Why is a flaky analyzer more dangerous to the program than a slow one?

Cheat Sheet¶

# Ratchet against the merge base (per-PR delta only)
BASE=$(git merge-base origin/main HEAD)
golangci-lint run --new-from-rev="$BASE"
semgrep ci --baseline-commit="$BASE"

# Emit + upload SARIF (report broadly)
golangci-lint run --out-format=sarif > results.sarif || true
# -> github/codeql-action/upload-sarif@v3

# Audit suppressions (watch the trend)
grep -rEn "nolint|eslint-disable|# type: ignore|@SuppressWarnings" . | wc -l

# Monorepo affected targets
nx affected --target=lint
bazel query 'rdeps(//..., set('"$CHANGED"'))'

Concern	Lever
Legacy backlog	Diff-aware ratchet vs. merge base
Many formats	SARIF → code scanning, or SonarQube
Inline comments	reviewdog / code scanning, fingerprint dedup
Escape hatches	Scoped + reasoned + audited suppressions
Slow suite	Cache, parallelize, diff-aware, affected-targets
Flaky check	Pin versions; quarantine; split infra vs. finding failure

Summary¶

Keep the ratchet honest at scale: compute "new" against the merge base, prefer diff-aware over snapshot baselines, and treat config/suppression changes as tracked, reviewable metrics.
SARIF normalizes every analyzer's output; upload it for visibility and adopt report broadly, block narrowly — dashboards see everything, the gate sees only the delta.
Consolidate via SARIF + code scanning or a SonarQube-style aggregator, but keep one authoritative gate.

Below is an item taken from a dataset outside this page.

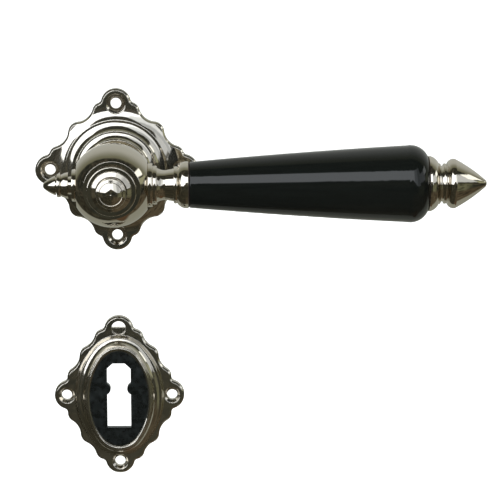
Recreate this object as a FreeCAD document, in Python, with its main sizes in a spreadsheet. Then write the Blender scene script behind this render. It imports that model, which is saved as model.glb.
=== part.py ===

Use reviewdog / fingerprint dedup so findings land inline, once.
Enforce suppression discipline: scoped, reasoned, audited; blanket disables are a smell; watch the suppression trend and consider expiring suppressions.
Defend the CI-time budget as an SLO; a check that blows it is a regression — run it diff-aware or nightly.
A flaky analyzer kills the program faster than a slow one: pin, make deterministic, quarantine, and split infra failure from finding failure so red always means something.